_Source excerpt_
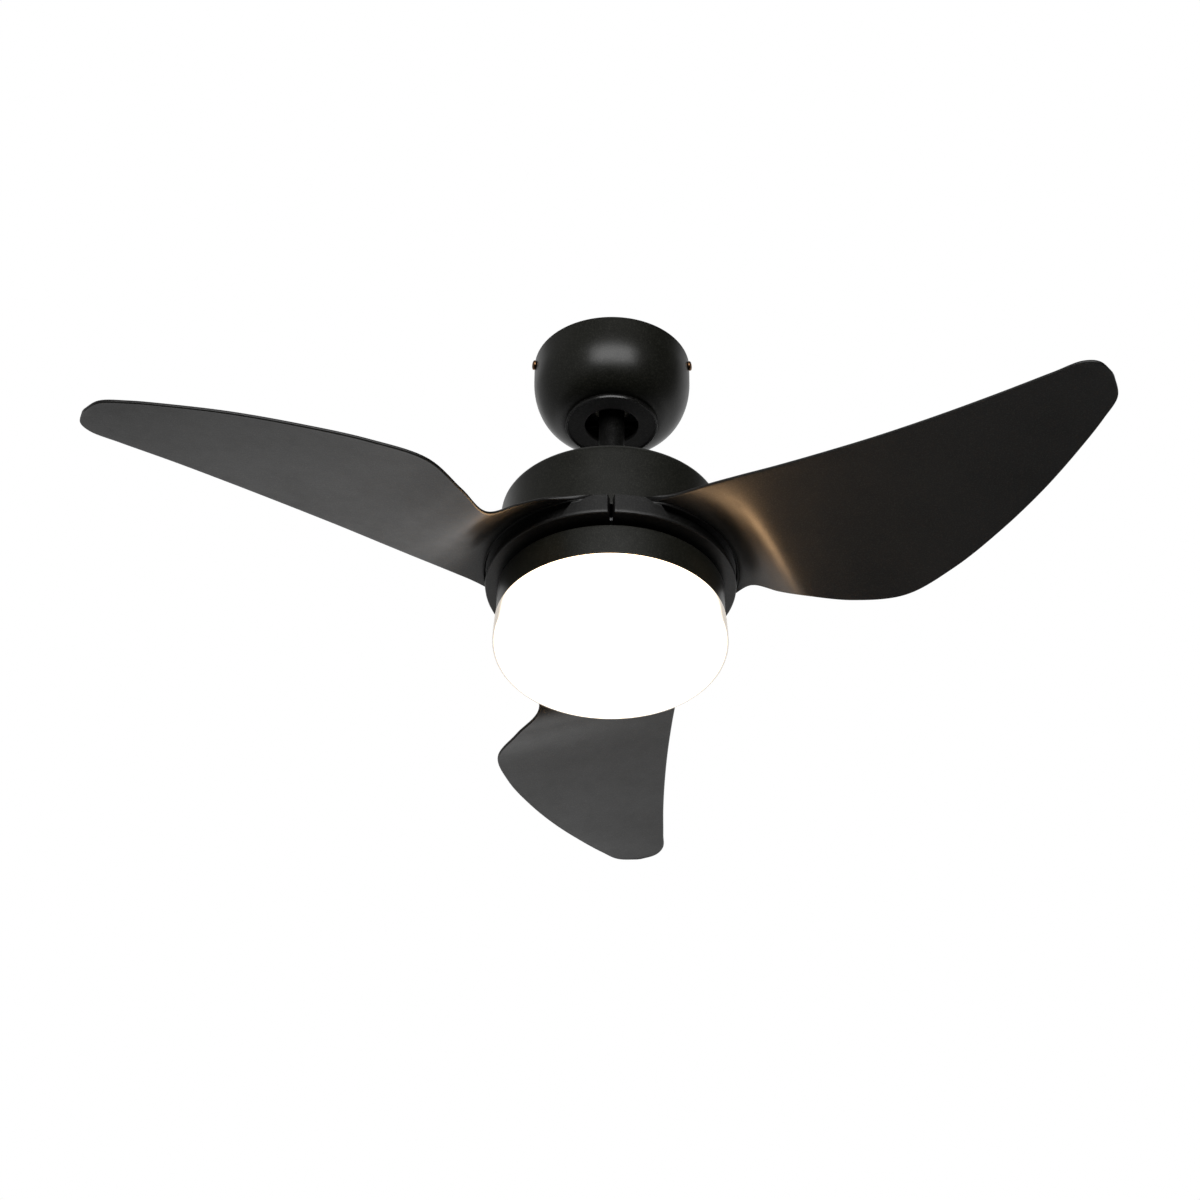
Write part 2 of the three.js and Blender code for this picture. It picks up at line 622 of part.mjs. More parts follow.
function bladeSheet() {
  const straight = edgeCurve(STRAIGHT_EDGE);
  const belly = edgeCurve(BELLY_EDGE);
  const pairs = STRAIGHT_EDGE.length - 1;
  const loops = [];
  const rootLoop = bladeSection(straight, belly, 0);
  loops.push(rootLoop.map((p) => {
    const shrink = 1 - ROOT_OVERLAP / Math.hypot(p.x, p.y);
    return new THREE.Vector3(p.x * shrink, p.y * shrink, p.z);
  }));
  const lastStep = pairs * SECTIONS_PER_PAIR - 1;
  for (let i = 0; i <= lastStep; i += 1) {
    loops.push(bladeSection(straight, belly, i / SECTIONS_PER_PAIR));
  }
  loops.push(bladeSection(straight, belly, pairs - TIP_SECTION));
  return skin(loops);
}

// A blade is one moulding: the sheet and its third of the hub ring, grooved under the blade's root.
function blade() {
  const { radius, low, high, inner, plate, wallInner } = HUB;
  const hubRing = turned([
    [inner, low], [radius - 1, low], [radius, low + 1], [radius, high], [wallInner, high],
    [wallInner, low + plate], [inner, low + plate],
  ]);
  const groove = overlapOf(
    ring(GROOVE.inner, radius + 5, GROOVE.low, GROOVE.high),
    wedge(GROOVE.start, GROOVE.end, GROOVE.low - 1, GROOVE.high + 1),
  );
  const third = overlapOf(cut(hubRing, groove), wedge(-60, 60, low - 1, high + 1));
  const seams = [-60, 60].map((angle) =>
    block([0, radius + 5], [-SEAM_GAP / 2, SEAM_GAP / 2], [low - 1, high + 1])
      .rotateZ(THREE.MathUtils.degToRad(angle)),
  );
  const screwHoles = holesAt(BLADE_SCREW_PLACES, BLADE_SCREW.hole, low - 1, low + plate + 1);
  return cut(join(third, bladeSheet()), ...seams, ...screwHoles);
}

// ---------------------------------------------------------------- light kit

function kitScrewHoles() {
  return holesAt(KIT_SCREW_PLACES, KIT_SCREW.hole, SUPPORT_BOTTOM - 1, KIT.top + 1);
}

// The parts of a turned ring that lie at the bayonet's three places.
function bayonetParts(ringGeometry, low, high) {
  return BAYONET.angles.map((angle) =>
    overlapOf(ringGeometry, wedge(angle - BAYONET.halfAngle, angle + BAYONET.halfAngle, low - 1, high + 1)),
  );
}

// Cup that holds the lamp, with three inward tabs for the shade's bayonet lugs.
function lightKitHousing() {
  const { radius, wall, top, bottom } = KIT;
  const inner = radius - wall;
  const shaftHole = SHAFT.radius + 2;
  const edge = 0.6;
  const shell = turned([
    [shaftHole, top], [shaftHole, top - wall], [inner, top - wall], [inner, bottom + edge],
    [inner + edge / 2, bottom], [radius - edge, bottom], [radius, bottom + edge], [radius, top - edge],
    [radius - edge, top],
  ]);
  const { depth, low, high } = BAYONET_TAB;
  const tabRing = ring(inner - depth, inner + wall / 2, low, high);
  return cut(join(shell, ...bayonetParts(tabRing, low, high)), ...kitScrewHoles());
}

function supportPlate() {
  const plate = ring(SHAFT.radius + CLEARANCE, SUPPORT.radius, SUPPORT_BOTTOM, SUPPORT.top);
  return cut(plate, ...kitScrewHoles());
}

function ledDriver() {
  const { x, halfY, low, ribDepth, ribSpacing } = DRIVER;
  const box = block(x, [-halfY, halfY], [low, SUPPORT_BOTTOM - CLEARANCE]);
  const grooves = [-2, -1, 0, 1, 2].map((i) => {
    const y = i * ribSpacing;
    return block([x[0] + 5, x[1] - 4], [y - 1, y + 1], [low - 1, low + ribDepth]);
  });
  return cut(box, ...grooves);
}

// Heat plate: an aluminium disc on a short tube that stands off the support plate.
function heatPlate() {
  const { radius, inner, tube, top, bottom } = HEAT_PLATE;
  const tubeTop = SUPPORT_BOTTOM - CLEARANCE;
  return turned([
    [inner, tubeTop], [tube, tubeTop], [tube, top], [radius, top], [radius, bottom], [inner, bottom],
  ]);
}

function ledBoard() {
  const { inner, radius, top, bottom, emitterBottom } = LED_BOARD;
  const board = ring(inner, radius, bottom, top);
  const half = 2;
  const emitters = LED_RINGS.flatMap((row) => {
    const places = [];
    for (let i = 0; i < row.count; i += 1) places.push(polar(row.radius, (360 / row.count) * i));
    return places.map(([x, y]) =>
      block([x - half, x + half], [y - half, y + half], [emitterBottom, bottom + 0.4]),
    );
  });
  return join(board, ...emitters);
}

// Bayonet ring fixed round the shade's neck; its lugs hook over the tabs of the light kit housing.
function shadeRing() {
  const { lugRadius, lugLow, lugHigh } = BAYONET;
  const band = ring(GLASS.neck + CLEARANCE, SHADE_BAND.outer, SHADE_BAND.low, lugHigh);
  const lugRing = ring(SHADE_BAND.outer - 0.4, lugRadius, lugLow, lugHigh);
  return join(band, ...bayonetParts(lugRing, lugLow, lugHigh));
}

function glassShade() {
  const { wall, neck, neckTop, ledge, radius, bottom } = GLASS;
  const corner = GLASS_CORNER.radius;
  const floor = GLASS_CORNER.z - corner;
  const outside = quarterCurve(radius, GLASS_CORNER.z, radius - corner, floor, 5);
  const inside = quarterCurve(radius - wall, GLASS_CORNER.z, radius - corner, floor + wall, 5);
  return turned([
    [0, bottom],
    [48, bottom + 0.7],
    ...outside.reverse(),
    [radius, GLASS_CORNER.z],
    [radius - 0.8, -337],
    [radius - 1.8, ledge - 1.6],
    [radius - 3.3, ledge],
    [neck, ledge],
    [neck, neckTop],
    [neck - wall, neckTop],
    [neck - wall, ledge - wall],
    [radius - 1.8 - wall, ledge - wall - 3],
    [radius - 0.8 - wall, -340],
    [radius - wall, GLASS_CORNER.z],
    ...inside,
    [48, bottom + 0.7 + wall],
    [0, bottom + wall],
  ]);
}

// ---------------------------------------------------------------- build the group

add("hanger_bracket", hangerBracket(), zinc);
add("canopy_cover", canopyCover(), satinBlack);
add("canopy_trim_ring", canopyTrimRing(), satinBlack);
CANOPY_SCREW.angles.forEach((angle, i) => {
  const turn = new THREE.Group();
  turn.rotation.z = THREE.MathUtils.degToRad(angle);
  fan.add(turn);
  const { head, headHeight, shank, length } = CANOPY_SCREW;
  const screw = add(`canopy_screw_${i + 1}`, screwGeometry(head, headHeight, shank, length), bronze, turn);
  screw.position.set(CANOPY.radius + CLEARANCE, 0, CANOPY_SCREW.z);
  screw.rotation.y = Math.PI / 2;
});
add("terminal_block", terminalBlock(), nylon);
add("receiver_box", receiverBox(), darkPlastic);
const groundScrew = add(
  "ground_screw",
  screwGeometry(GROUND_SCREW.head, GROUND_SCREW.headHeight, GROUND_SCREW.shank, GROUND_SCREW.length),
  greenPaint,
);
groundScrew.position.set(BRACKET_HOLES.groundX, 0, -PLATE - CLEARANCE);
groundScrew.rotation.x = Math.PI;

add("ball_pin", ballPin(), steel);
add("hanger_ball", hangerBall(), nylon);
add("downrod", downrod(), satinBlack);
add("motor_lead", motorLead(), darkPlastic);
add("motor_yoke", motorYoke(), castAluminium);
add("yoke_cover", yokeCover(), satinBlack);
const yokePin = rodAlongX(YOKE_PIN.radius, -YOKE_PIN.halfLength, YOKE_PIN.halfLength);
add("yoke_pin", yokePin, steel).position.z = YOKE_PIN.z;
[90, 270].forEach((angle, i) => {
  const seat = YOKE.collar + CLEARANCE;
  const shank = rodAlongX(YOKE_SCREW.radius, ROD.radius + CLEARANCE, seat);
  const head = rodAlongX(YOKE_SCREW.head, seat, seat + YOKE_SCREW.headHeight);
  const screw = add(`yoke_screw_${i + 1}`, join(shank, head), steel);
  screw.position.z = YOKE_SCREW.z;
  screw.rotation.z = THREE.MathUtils.degToRad(angle);
});
add("upper_housing", upperHousing(), satinBlack);
HOUSING_SCREW_PLACES.forEach(([x, y], i) => {
  const { head, shank, length } = HOUSING_SCREW;
  const screw = add(`housing_screw_${i + 1}`, screwGeometry(head, LOW_SCREW_HEAD, shank, length), steel);
  screw.position.set(x, y, HOUSING.top + CLEARANCE);
});

add("motor_shaft", motorShaft(), steel);
add("stator_core", statorCore(), laminate);
for (let i = 0; i < STATOR.slots; i += 1) {
  const coil = add(`stator_coil_${i + 1}`, statorCoil(), copper);
  coil.rotation.z = THREE.MathUtils.degToRad((360 / STATOR.slots) * i);
}
add("shaft_nut_upper", hexNut(...SHAFT_NUT.upper), steel);
add("shaft_nut_lower", hexNut(SHAFT_NUT.lowerBottom, SUPPORT_BOTTOM - CLEARANCE), steel);
add("support_plate", supportPlate(), zinc);
add("light_kit_housing", lightKitHousing(), satinBlack);
KIT_SCREW_PLACES.forEach(([x, y], i) => {
  const { head, shank, length } = KIT_SCREW;
  const screw = add(`kit_screw_${i + 1}`, screwGeometry(head, LOW_SCREW_HEAD, shank, length), steel);
  screw.position.set(x, y, SUPPORT_BOTTOM - CLEARANCE);
  screw.rotation.x = Math.PI;
});
add("led_driver", ledDriver(), whiteBoard);
add("heat_plate", heatPlate(), castAluminium);
add("led_board", ledBoard(), whiteBoard);

add("rotor_bell", rotorBell(), castAluminium);
add("rotor_carrier", rotorCarrier(), castAluminium);
add("magnet_ring", magnetRing(), ferrite);
const upperSeat = ROTOR.top - ROTOR.wall - CLEARANCE;
const lowerSeat = ROTOR.carrierBottom + BEARING_SEAT.floor + CLEARANCE;
add("bearing_upper", bearing(), zinc).position.z = upperSeat - BEARING.height;
add("bearing_lower", bearing(), zinc).position.z = lowerSeat;
BLADE_AZIMUTHS.forEach((azimuth, i) => {
  const arm = new THREE.Group();
  arm.rotation.z = THREE.MathUtils.degToRad(azimuth);
  arm.position.z = HUB.z;
  fan.add(arm);
  add(`blade_${i + 1}`, blade(), blackPlastic, arm);
  BLADE_SCREW_PLACES.forEach(([x, y], j) => {
    const { head, shank, length } = BLADE_SCREW;
    const geometry = screwGeometry(head, LOW_SCREW_HEAD, shank, length);
    const screw = add(`blade_${i + 1}_screw_${j + 1}`, geometry, steel, arm);
    screw.position.set(x, y, HUB.low - CLEARANCE);
    screw.rotation.x = Math.PI;
  });
});

add("shade_ring", shadeRing(), castAluminium);
add("glass_shade", glassShade(), opalGlass);

export default fan;
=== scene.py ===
import json
import math

import bmesh
import bpy
import numpy as np
from mathutils import Matrix, Vector

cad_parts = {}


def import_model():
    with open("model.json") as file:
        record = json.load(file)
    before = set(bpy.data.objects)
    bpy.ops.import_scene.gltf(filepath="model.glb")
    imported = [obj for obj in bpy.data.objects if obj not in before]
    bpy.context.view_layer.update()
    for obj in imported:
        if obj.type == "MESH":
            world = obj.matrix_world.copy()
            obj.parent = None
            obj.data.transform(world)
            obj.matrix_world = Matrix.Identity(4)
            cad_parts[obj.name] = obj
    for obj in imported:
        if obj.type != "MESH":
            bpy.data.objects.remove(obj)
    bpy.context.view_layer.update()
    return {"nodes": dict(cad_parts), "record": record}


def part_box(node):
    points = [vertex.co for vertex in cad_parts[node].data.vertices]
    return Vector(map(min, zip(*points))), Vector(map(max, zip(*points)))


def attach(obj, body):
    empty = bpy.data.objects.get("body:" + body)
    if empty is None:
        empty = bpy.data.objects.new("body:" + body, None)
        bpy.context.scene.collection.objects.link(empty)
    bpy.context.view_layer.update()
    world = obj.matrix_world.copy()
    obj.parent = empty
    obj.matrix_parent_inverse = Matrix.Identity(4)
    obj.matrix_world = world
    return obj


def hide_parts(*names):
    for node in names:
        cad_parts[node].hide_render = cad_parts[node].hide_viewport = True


# Looks of the ceiling fan with light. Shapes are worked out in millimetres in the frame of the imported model
# (origin on the ceiling plane, +Z up, front -Y) and are scaled to metres when a mesh is made.

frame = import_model()

MM = 0.001
RECORD = frame["record"]
SLOT_OF = {part["node"]: part["material_slot"] for part in RECORD["subparts"]}
BODY_OF = {node: body for body, nodes in RECORD["behaviour"]["bodies"].items() for node in nodes}

TURN_STEPS = 192  # facets round a large turned piece
SMALL_TURN_STEPS = 48


def span(node):
    """A CAD node's lowest and highest corner in millimetres."""
    low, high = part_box(node)
    return low / MM, high / MM


# ---------------------------------------------------------------- materials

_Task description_
Return the exact lines from the line with "arm.position.z = HUB.z;" to the line with "cad_parts[obj.name] = obj", inclusive of both, with nothing added.

_Solution below_
  arm.position.z = HUB.z;
  fan.add(arm);
  add(`blade_${i + 1}`, blade(), blackPlastic, arm);
  BLADE_SCREW_PLACES.forEach(([x, y], j) => {
    const { head, shank, length } = BLADE_SCREW;
    const geometry = screwGeometry(head, LOW_SCREW_HEAD, shank, length);
    const screw = add(`blade_${i + 1}_screw_${j + 1}`, geometry, steel, arm);
    screw.position.set(x, y, HUB.low - CLEARANCE);
    screw.rotation.x = Math.PI;
  });
});

add("shade_ring", shadeRing(), castAluminium);
add("glass_shade", glassShade(), opalGlass);

export default fan;
=== scene.py ===
import json
import math

import bmesh
import bpy
import numpy as np
from mathutils import Matrix, Vector

cad_parts = {}


def import_model():
    with open("model.json") as file:
        record = json.load(file)
    before = set(bpy.data.objects)
    bpy.ops.import_scene.gltf(filepath="model.glb")
    imported = [obj for obj in bpy.data.objects if obj not in before]
    bpy.context.view_layer.update()
    for obj in imported:
        if obj.type == "MESH":
            world = obj.matrix_world.copy()
            obj.parent = None
            obj.data.transform(world)
            obj.matrix_world = Matrix.Identity(4)
            cad_parts[obj.name] = obj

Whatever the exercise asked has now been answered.